Continuous construction/continuous efforts tests: Notice 2013-29 provides that the IRS may determine that the physical work test is not satisfied if the taxpayer does not maintain a continuous program of construction (the continuous construction test). Similarly, the safe harbor under Notice 2013-29 applies only if the taxpayer maintains continuous efforts to advance toward completion of the facility (the continuous efforts test). Notice 2013-60 states that a facility placed in service before Jan. 1, 2016, will be considered to satisfy either test. Whether a facility that is not placed in service before Jan. 1, 2016, satisfies the continuous construction and continuous efforts tests will continue to be determined by the relevant facts and circumstances as described in Notice 2013-29.

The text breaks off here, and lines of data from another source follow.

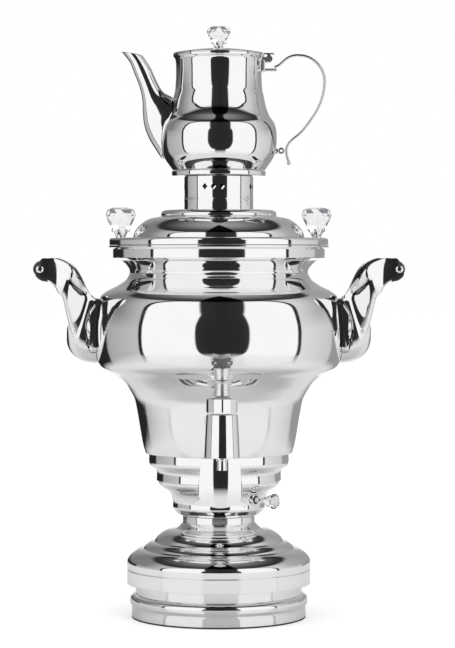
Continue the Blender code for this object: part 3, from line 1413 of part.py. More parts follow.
def make_inlet(envelope):
    """The inlet's housing, seated through the bowl's window, with its three pins in the recess."""
    face = radius_at(bowl_path(), INLET_LEVEL) + INLET_PROUD
    floor = face - INLET_RECESS_DEPTH
    wide, tall = INLET_HALF_WIDTH, INLET_HALF_HEIGHT
    low = (-wide - INLET_LIP, BOWL_RADIUS / 2, INLET_LEVEL - tall - INLET_LIP)
    high = (wide + INLET_LIP, face, INLET_LEVEL + tall + INLET_LIP)
    inlet = part("inlet_socket", box_mesh("inlet_socket", low, high), "black plastic", ROOT)
    cut(inlet, envelope)
    low = (-wide, face - INLET_DEPTH, INLET_LEVEL - tall)
    join(inlet, box_cutter("inlet_shell", low, (wide, face - GAP, INLET_LEVEL + tall)))
    low = (INLET_WALL - wide, floor, INLET_LEVEL - tall + INLET_WALL)
    high = (wide - INLET_WALL, face + OVERRUN, INLET_LEVEL + tall - INLET_WALL)
    cut(inlet, box_cutter("inlet_recess", low, high))
    names = ("inlet_pin_left", "inlet_pin_earth", "inlet_pin_right")
    for i, name in enumerate(names):
        offset = (1 - i) * PIN_SPACING
        level = INLET_LEVEL + (PIN_STAGGER if i == 1 else -PIN_STAGGER) / 2
        start = (offset, floor - PIN_ROOT, level)
        end = (offset, floor + PIN_LENGTH, level)
        part(name, rod_mesh(name, start, end, PIN_RADIUS, CRYSTAL_FACETS), "brass", ROOT)
        hole_start = (offset, floor - PIN_ROOT - GAP, level)
        hole_end = (offset, floor + OVERRUN, level)
        cut(inlet, rod_cutter(f"{name}_hole", hole_start, hole_end, PIN_RADIUS + GAP, CRYSTAL_FACETS))


def sector_mesh(name, outline, side, facets):
    """A closed outline spun through some facets about the vessel's axis, centred on one side."""
    bm = bmesh.new()
    verts = [bm.verts.new((radius * side, 0, height)) for radius, height in outline]
    edges = [bm.edges.new((verts[i - 1], verts[i])) for i in range(len(verts))]
    sweep = math.radians(PAD_FACET_DEGREES * facets)
    start = Matrix.Rotation(-sweep / 2, 3, "Z")
    bmesh.ops.rotate(bm, cent=(0, 0, 0), matrix=start, verts=verts)
    bmesh.ops.spin(
        bm,
        geom=verts + edges,
        cent=(0, 0, 0),
        axis=(0, 0, 1),
        angle=sweep,
        steps=facets,
        use_duplicate=False,
    )
    bmesh.ops.holes_fill(bm, edges=[edge for edge in bm.edges if edge.is_boundary])
    return mesh_from(name, bm, smooth=True)


def pad_outline(grown):
    """The pad's section, from its root inside the vessel's wall out to its face. It can be grown."""
    low = BULGE_LEVEL - PAD_DROP
    height = PAD_DROP + PAD_RISE
    face = [(BULGE_RADIUS + PAD_PROUD * out, low + height * up) for out, up in PAD_SHARES]
    root = BULGE_RADIUS - PAD_ROOT
    return moved_path([(root, low + height), *face, (root, low)], -grown)


def wing_place(side, end, station, share):
    """A point of a wing's middle surface: a station along it, and a share from its upper to lower edge."""
    index = min(int(station), len(WING_SHARES) - 2)
    part_way = station - index
    before, after = WING_SHARES[index], WING_SHARES[index + 1]
    shares = [one + (other - one) * part_way for one, other in zip(before, after)]
    high_out, high_up, low_out, low_up, spread = shares
    x = BULGE_RADIUS + HANDLE_REACH * (high_out + (low_out - high_out) * share)
    z = BULGE_LEVEL + HANDLE_RISE * (high_up + (low_up - high_up) * share)
    y = WING_ROOT_SPREAD + (WING_TIP_SPREAD - WING_ROOT_SPREAD) * spread
    return Vector((side * x, end * y, z))


def wing_inward(side, end, station, share):
    """The direction square to a wing's surface that points between the two wings."""
    nudge = 1 / 16
    here = wing_place(side, end, station, share)
    along = wing_place(side, end, station + nudge, share) - here
    down = wing_place(side, end, station, share + nudge) - here
    normal = along.cross(down).normalized()
    return normal if normal.y * end < 0 else -normal


def make_wing(side, end, pad_room, screw_hole):
    name = side_name(side, "right", "left") + side_name(end, "_wing_rear", "_wing_front")
    rows = []
    for station in range(len(WING_SHARES)):
        rows.append([wing_place(side, end, station, row / WING_ROWS) for row in range(WING_ROWS + 1)])
    wing = part(name, sheet_mesh(name, rows), "polished steel", ROOT)
    solidify(wing, WING_THICKNESS)
    cut(wing, pad_room, screw_hole)


def make_cup(side, pad_room, envelope):
    """The cup that closes the handle below, hung between the lower edges of its wings."""
    name = side_name(side, "right_cup", "left_cup")
    clear = (WING_THICKNESS + CUP_THICKNESS) / 2 + GAP
    turns = [math.pi * i / CUP_COLUMNS for i in range(CUP_COLUMNS + 1)]
    rows = []
    for station, out, drop in CUP_SHARES:
        inward = wing_inward(side, 1, station, CUP_EDGE_SHARE)
        rear = wing_place(side, 1, station, CUP_EDGE_SHARE) + inward * clear
        half_width = Vector((0, rear.y, 0))
        middle = rear - half_width
        low = Vector((side * (BULGE_RADIUS + CUP_REACH * out), 0, BULGE_LEVEL - CUP_DROP * drop))
        rows.append(
            [middle - half_width * math.cos(turn) + (low - middle) * math.sin(turn) for turn in turns]
        )
    cup = part(name, sheet_mesh(name, rows), "polished steel", ROOT)
    solidify(cup, CUP_THICKNESS)
    cut(cup, envelope, pad_room)


def make_grip(side):
    """The bar between the wings' tips, and the two screws that hold it."""
    prefix = side_name(side, "right", "left")
    inner_face = WING_TIP_SPREAD - WING_THICKNESS / 2
    outer_face = WING_TIP_SPREAD + WING_THICKNESS / 2
    half_length = inner_face - GAP
    x = side * (BULGE_RADIUS + HANDLE_REACH - GRIP_INSET)
    level = BULGE_LEVEL + HANDLE_RISE - GRIP_DROP
    place = (x, 0, level)
    swell = GRIP_RADIUS - GRIP_END_RADIUS
    bar = solid_outline(
        [(GRIP_END_RADIUS + swell * out, half_length * along) for out, along in GRIP_SHARES]
    )
    lengthwise = (math.pi / 2, 0, 0)
    grip = turned(f"{prefix}_grip", bar, "black plastic", ROOT, SMALL_STEPS, place, lengthwise)
    head_bottom = outer_face + GAP
    head = [
        (SCREW_HEAD_RADIUS * across, head_bottom + SCREW_HEAD_HEIGHT * up)
        for across, up in SCREW_DOME_SHARES
    ]
    tip = head_bottom - SCREW_LENGTH
    outline = solid_outline([*head, (SCREW_RADIUS, head_bottom), (SCREW_RADIUS, tip)])
    for end in (-1, 1):
        name = prefix + side_name(end, "_screw_rear", "_screw_front")
        turned(name, outline, "polished steel", ROOT, SMALL_STEPS, place, (-end * math.pi / 2, 0, 0))
        start = (x, end * (tip - GAP), level)
        finish = (x, end * outer_face, level)
        cut(grip, rod_cutter(f"{name}_bore", start, finish, SCREW_RADIUS + GAP))


def make_handle(side, envelope):
    name = side_name(side, "right_pad", "left_pad")
    pad = part(name, sector_mesh(name, pad_outline(0), side, PAD_FACETS), "polished steel", ROOT)
    cut(pad, envelope)
    room = cutter("pad_room", sector_mesh("pad_room", pad_outline(GAP), side, PAD_FACETS * 2))
    x = side * (BULGE_RADIUS + HANDLE_REACH - GRIP_INSET)
    level = BULGE_LEVEL + HANDLE_RISE - GRIP_DROP
    reach = WING_TIP_SPREAD + OVERRUN
    screw_hole = rod_cutter("screw_hole", (x, -reach, level), (x, reach, level), SCREW_RADIUS + GAP)
    for end in (-1, 1):
        make_wing(side, end, room, screw_hole)
    make_cup(side, room, envelope)
    make_grip(side)


def make_samovar():
    vessel_envelope = turned_cutter("vessel_envelope", solid_outline(moved_path(vessel_path(), -GAP)))
    bowl_envelope = turned_cutter("bowl_envelope", solid_outline(moved_path(bowl_path(), -GAP)))
    pot_envelope = turned_cutter("pot_envelope", solid_outline(moved_path(pot_path(), -GAP)), POT_STEPS)
    lid_lift = new_empty("lid_lift", (0, 0, LID_BOTTOM), ROOT)
    pot_lift = new_empty("teapot_lift", (0, 0, POT_BOTTOM), ROOT)
    lid_hinge = new_empty("teapot_lid_hinge", (HINGE_REACH, 0, HINGE_LEVEL), ROOT)
    tap_turn = new_empty("tap_turn", (0, -tap_reach(), TAP_LEVEL), ROOT)
    control_turn = new_empty("control_turn", (0, 0, CONTROL_LEVEL), ROOT)
    make_heating_element()
    make_pot_strap(pot_lift)
    make_tap_key(tap_turn)
    make_foot()
    make_base_shell()
    make_base_plate()
    make_bowl()
    make_collar()
    make_drip_guard()
    make_vessel()
    make_rim_band()
    make_lid(lid_lift)
    make_chimney(lid_lift)
    make_pot_body(pot_lift)
    make_spout(pot_lift, pot_envelope)
    make_pot_socket(pot_lift, pot_envelope)
    make_hinge_pin(pot_lift)
    make_pot_eye(pot_lift, pot_envelope)
    make_pot_lid(lid_hinge)
    make_tap_body()
    make_tap_mount(vessel_envelope)
    make_tap_nozzle()
    make_tap_bonnet()
    make_tap_plug(tap_turn)
    make_control(control_turn, bowl_envelope)
    make_inlet(bowl_envelope)
    for side in (-1, 1):
        make_handle(side, vessel_envelope)


clear_scene()
PARTS = new_collection("samovar")
CUTTERS = new_collection("cutters")
FRONT_REACH = tap_reach() + TAP_BOTTOM_RADIUS
ROOT = new_empty("samovar_root", (0, (FRONT_REACH - BULGE_RADIUS) / 2, 0))
make_samovar()
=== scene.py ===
"""The samovar's looks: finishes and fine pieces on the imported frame, and the studio round it."""

import json
import math

import bmesh
import bpy
from mathutils import Matrix, Vector


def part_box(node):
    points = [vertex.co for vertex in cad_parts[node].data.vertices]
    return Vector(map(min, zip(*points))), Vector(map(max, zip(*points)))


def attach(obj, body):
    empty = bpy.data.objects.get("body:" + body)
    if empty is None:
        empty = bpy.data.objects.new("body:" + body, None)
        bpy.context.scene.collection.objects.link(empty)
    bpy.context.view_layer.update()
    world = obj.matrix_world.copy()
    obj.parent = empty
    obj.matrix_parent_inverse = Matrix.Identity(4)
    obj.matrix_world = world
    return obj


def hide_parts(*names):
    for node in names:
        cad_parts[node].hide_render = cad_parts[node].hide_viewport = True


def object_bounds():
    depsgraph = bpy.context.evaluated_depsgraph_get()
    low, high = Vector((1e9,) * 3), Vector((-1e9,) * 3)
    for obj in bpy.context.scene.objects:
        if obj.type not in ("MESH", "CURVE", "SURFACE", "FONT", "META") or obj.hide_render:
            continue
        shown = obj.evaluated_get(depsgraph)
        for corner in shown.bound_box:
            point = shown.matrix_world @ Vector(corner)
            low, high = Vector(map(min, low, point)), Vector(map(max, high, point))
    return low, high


bpy.context.scene.view_settings.view_transform = "Standard"

# Fits that serve the whole assembly
GAP = 0.0003
OVERRUN = 0.003
LEVEL_RUN = 0.1

# Facets round the tap's bonnet
BONNET_FACETS = 12

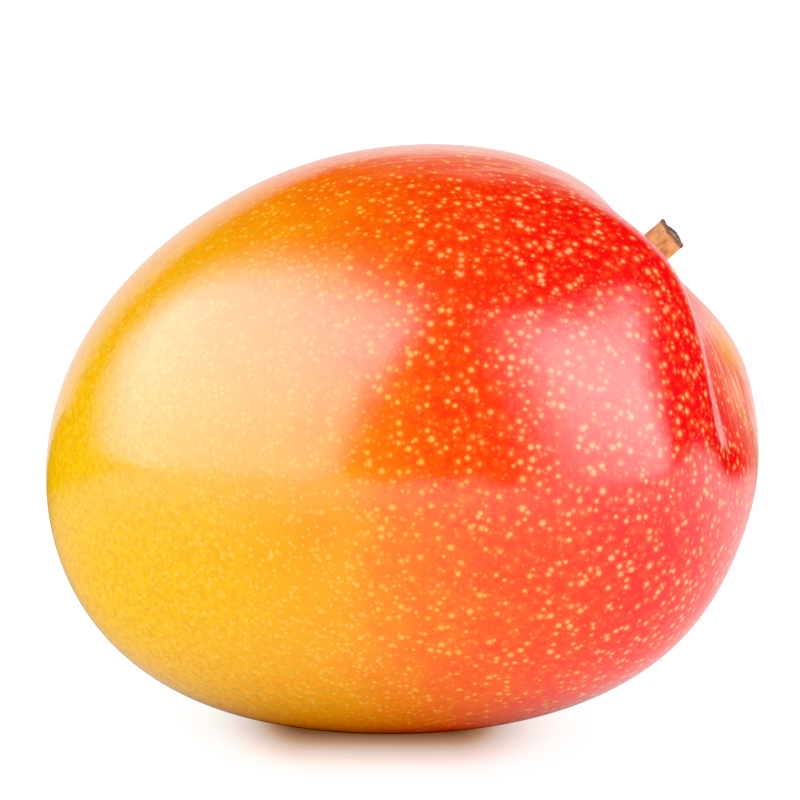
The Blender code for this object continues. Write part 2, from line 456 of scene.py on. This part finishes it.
def skin_finish(middle, foot, tip):
    material, bench = new_finish("mango_skin")
    place = bench.place()
    centred = bench.from_point(place, middle)
    broad = bench.cloud(centred, *BROAD_CLOUD)
    mottle = bench.cloud(centred, *MOTTLE_CLOUD)
    fleck = bench.cloud(centred, *FLECK_CLOUD)

    # How far the blush has come, with soft clouds in it
    blush = bench.dot(centred, BLUSH_WAY) / BLUSH_WIDTH + BLUSH_SHIFT
    blush = blush + swing(broad, BLUSH_BROAD_SWING) + swing(mottle, BLUSH_MOTTLE_SWING)
    skin = bench.ramp(blush, SKIN_COLOURS)
    redness = bench.smooth(blush, *RED_EDGE)

    # Flecks: olive on the yellow, deeper crimson on the red
    between = bench.smooth(fleck, *FLECK_EDGE)
    fleck_colour = bench.mix(redness, OLIVE_FLECK, DEEP_FLECK)
    skin = bench.mix(between * (FLECKS - FLECKS_LESS * redness), skin, fleck_colour)

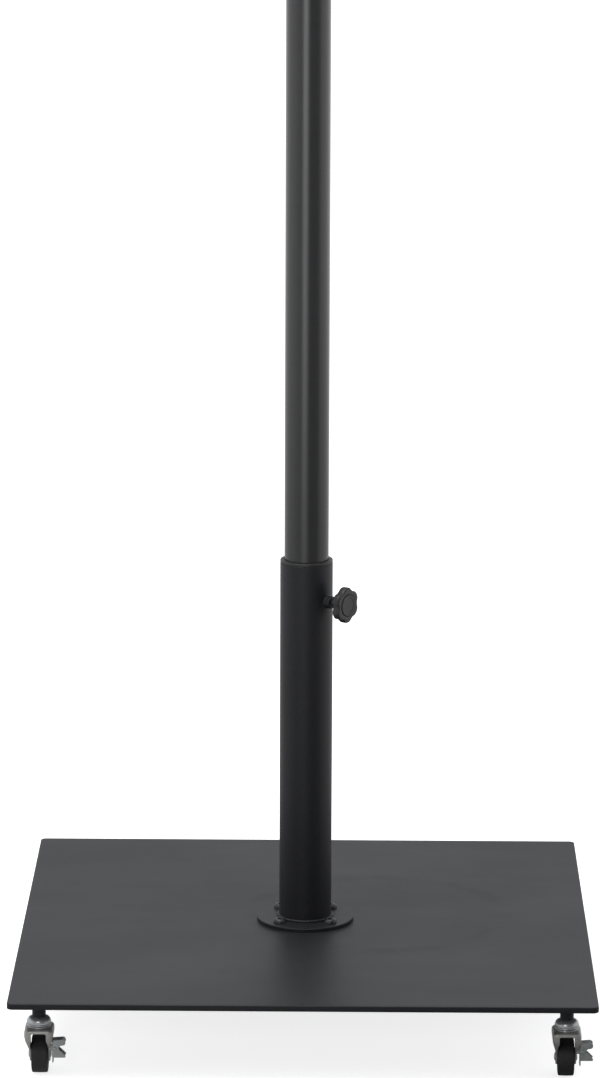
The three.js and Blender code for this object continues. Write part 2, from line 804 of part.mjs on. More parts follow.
const casterPlace = plateSide / 2 - casterInset;
makeCaster("front_left", -casterPlace, -casterPlace);
makeCaster("front_right", casterPlace, -casterPlace);
makeCaster("rear_left", -casterPlace, casterPlace);
makeCaster("rear_right", casterPlace, casterPlace);

export default stand;
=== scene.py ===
import json
import bmesh
import bpy
import numpy as np
from math import cos, pi, radians, sin, tau
from mathutils import Matrix, Vector


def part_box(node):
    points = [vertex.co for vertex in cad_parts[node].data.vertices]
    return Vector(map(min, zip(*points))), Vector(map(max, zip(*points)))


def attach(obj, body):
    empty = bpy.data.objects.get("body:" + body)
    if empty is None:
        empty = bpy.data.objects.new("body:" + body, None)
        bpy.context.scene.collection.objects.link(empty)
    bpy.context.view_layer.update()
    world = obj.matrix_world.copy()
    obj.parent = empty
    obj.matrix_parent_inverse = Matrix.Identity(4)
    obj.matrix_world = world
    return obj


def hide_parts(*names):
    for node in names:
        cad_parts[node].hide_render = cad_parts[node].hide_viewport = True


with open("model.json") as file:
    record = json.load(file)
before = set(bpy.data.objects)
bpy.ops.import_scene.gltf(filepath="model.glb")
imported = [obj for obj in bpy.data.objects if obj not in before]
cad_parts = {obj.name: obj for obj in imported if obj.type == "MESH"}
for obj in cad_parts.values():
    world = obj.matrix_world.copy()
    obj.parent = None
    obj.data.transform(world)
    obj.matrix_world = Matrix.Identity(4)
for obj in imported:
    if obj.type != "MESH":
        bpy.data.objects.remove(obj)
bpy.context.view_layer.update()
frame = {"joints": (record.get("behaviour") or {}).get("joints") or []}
mm = 0.001
corners = ("front_left", "front_right", "rear_left", "rear_right")


def boxOf(node):
    low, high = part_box(node)
    return np.array(low), np.array(high)


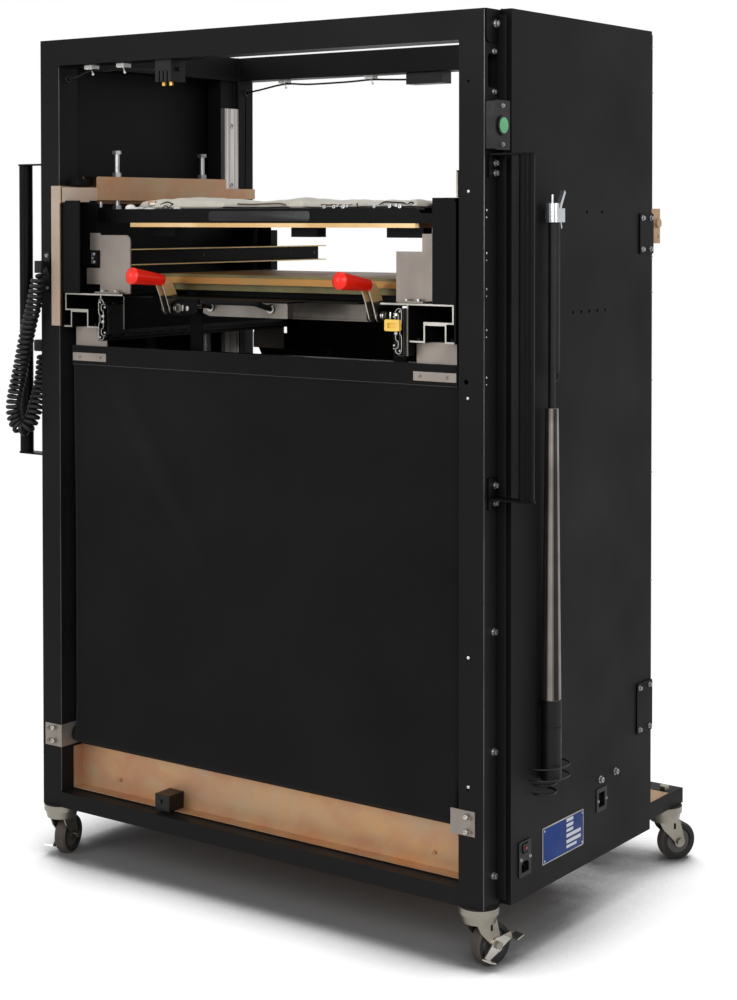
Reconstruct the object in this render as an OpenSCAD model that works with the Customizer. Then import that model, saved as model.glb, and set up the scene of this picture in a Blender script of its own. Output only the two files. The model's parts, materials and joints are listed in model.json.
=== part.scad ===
// Rolling lift press: an electric lift frame carries a press head with a pull-out
// lower platen, ball-bearing slides, toggle clamps, curtains and locking castors.
// X runs to the right, Y to the back and Z up. The origin is under the middle, on the floor.

/* [Frame] */
// Width of the welded frame over its posts
frame_w = 1042; // [1000:1:1200]
// Height of the frame without its castors
frame_h = 1524; // [1480:1:1700]
// Depth of the frame to the back of the rear posts
frame_d = 606; // [580:1:700]
// Side of the square tube
tube = 50.8; // [40:0.1:54]
// Wall of the square tube
tube_wall = 3; // [2:0.5:5]
// Height of the bottom front rail
front_sill = 30.5; // [20:0.5:40]
// Length of the base from the front face
base_len = 745; // [720:1:800]
// Height of the base rails
base_rail = 30; // [20:1:36]
// Height of the base rails' underside over the frame's bottom
base_lift = 3; // [0:0.5:6]

/* [Side panels] */
// Depth of the folded side panels
panel_depth = 19.4; // [12:0.1:28]
// Sheet of the side panels
panel_wall = 1.5; // [1:0.1:2.5]
// Distance from a side panel's back edge to the frame's back
panel_back = 41.1; // [30:0.1:50]
// Gap between a front post and its side panel
panel_gap = 4.8; // [3:0.1:8]
// Height of the panels over the frame's top
panel_over = 2.7; // [0:0.1:6]

/* [Lift] */
// Height of the carriage shelves over the frame's bottom
shelf_z = 1022; // [990:1:1040]
// Gap between a carriage side and a post
side_gap = 5.2; // [3:0.1:8]
// Sheet of the carriage
sheet = 3; // [2:0.1:4]
// Distance from the carriage's back to the frame's back
carriage_short = 4; // [2:0.5:8]
// Width of a lift rail
rail_w = 46; // [30:1:50]
// Thickness of a lift rail
rail_t = 11; // [8:0.5:14]
// Distance from the lift rails' top to the top rails
rail_drop = 61.2; // [30:0.1:100]
// Diameter of a lift actuator's tube
lift_tube_d = 42; // [36:1:44]
// Diameter of a lift actuator's rod
lift_rod_d = 24; // [16:1:28]
// Running clearance round a lift rod
rod_clear = 0.3; // [0.2:0.05:0.5]
// Height of the lift actuators' tubes over the frame's bottom
lift_tube_top = 806; // [700:1:830]
// Height of a lift rod's lower end at rest
rod_bottom = 480; // [475:1:600]

/* [Slides] */
// Length of the drawer slides
slide_len = 558; // [450:1:580]
// Height of the drawer slides
slide_h = 82; // [76:1:84]
// Thickness of a slide from drawer to carriage
slide_t = 21; // [19:0.5:24]
// Sheet of the slide members
slide_sheet = 1.5; // [1.2:0.1:2]
// Diameter of a slide's balls
ball_d = 4.8; // [4:0.1:5]
// Balls in one row
balls = 8; // [4:1:12]
// Half width of the drawer over its walls
drawer_half = 340; // [320:1:345]

/* [Drawer] */
// Length of the drawer's plate
drawer_len = 457; // [400:1:500]
// Height of the drawer's walls
drawer_wall = 63; // [50:1:66]
// Half width of the lower platen
low_half = 290; // [250:1:302]
// Depth of the lower platen
low_d = 300; // [250:1:330]
// Height of the lower platen over the drawer
low_h = 43; // [40:1:50]
// Distance of the toggle clamps from the middle
toggle_x = 245; // [225:1:260]
// Diameter of a toggle plunger
plunger_d = 12; // [10:0.5:14]
// Running clearance of pins and plungers
fit = 0.1; // [0.05:0.01:0.15]
// Largest diameter of a toggle grip
grip_d = 32; // [24:1:34]
// Reach of the toggle grips in front of the frame
grip_reach = 44; // [40:1:60]
// Reach of the pull handle in front of the frame
pull_reach = 45; // [40:1:50]
// Thickness of the pull handle's bar
pull_d = 10; // [8:0.5:12]

/* [Press head] */
// Half width of the upper platen
up_half = 341; // [320:1:345]
// Front edge of the upper platen
up_front = 65; // [60:1:80]
// Depth of the upper platen
up_d = 435; // [400:1:450]
// Thickness of the upper platen
up_t = 8; // [6:0.5:12]
// Underside of the upper platen over the shelves
up_z = 133; // [128:1:140]
// Thickness of the insulation blanket
blanket_t = 17; // [10:1:25]
// Diameter of a levelling bolt
level_d = 10; // [8:0.5:12]

/* [Curtains] */
// Half width of the curtains
curtain_half = 455; // [440:1:460]
// Thickness of the curtain cloth
cloth = 1.5; // [1:0.1:2]
// Height of the curtain rollers over the frame's bottom
roller_z = 143; // [135:1:150]
// Radius of a roller with its cloth
roller_r = 15.7; // [12:0.1:18]
// Diameter of a roller's pins
roller_pin = 8; // [6:0.5:10]

/* [Wand] */
// Diameter of the wand socket
socket_d = 36; // [34:1:40]
// Height of the wand socket's foot over the frame's bottom
socket_z = 195; // [180:1:220]
// Length of the wand socket
socket_len = 140; // [120:1:160]
// Diameter of the wand at its lower end
wand_d = 34; // [32.5:0.5:36]
// Diameter of the wand tube at its upper end
wand_tip = 23; // [20:0.5:28]
// Height of the wand tube's upper end
wand_top = 843; // [750:1:870]
// Height of the wand rods' upper end
wand_rod_top = 1165; // [1100:1:1200]
// Place of the wand along the side panel
wand_y = 160; // [150:1:250]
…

Master contract: Notice 2013-29 states that, if a taxpayer enters into a “master contract” (a binding written contract for a specific number of components to be manufactured, constructed, or produced for the taxpayer) and then enters into a new binding, written project contract assigning its rights to certain components under the master contract to an unaffiliated special-purpose vehicle that will own the facility for which the components will be used, work performed under the master contract may be taken into account in determining whether the physical work test is satisfied. Notice 2013-60 extends that treatment to the safe harbor. Thus, costs paid or incurred under the master contract may be taken into account in determining whether the safe harbor is satisfied.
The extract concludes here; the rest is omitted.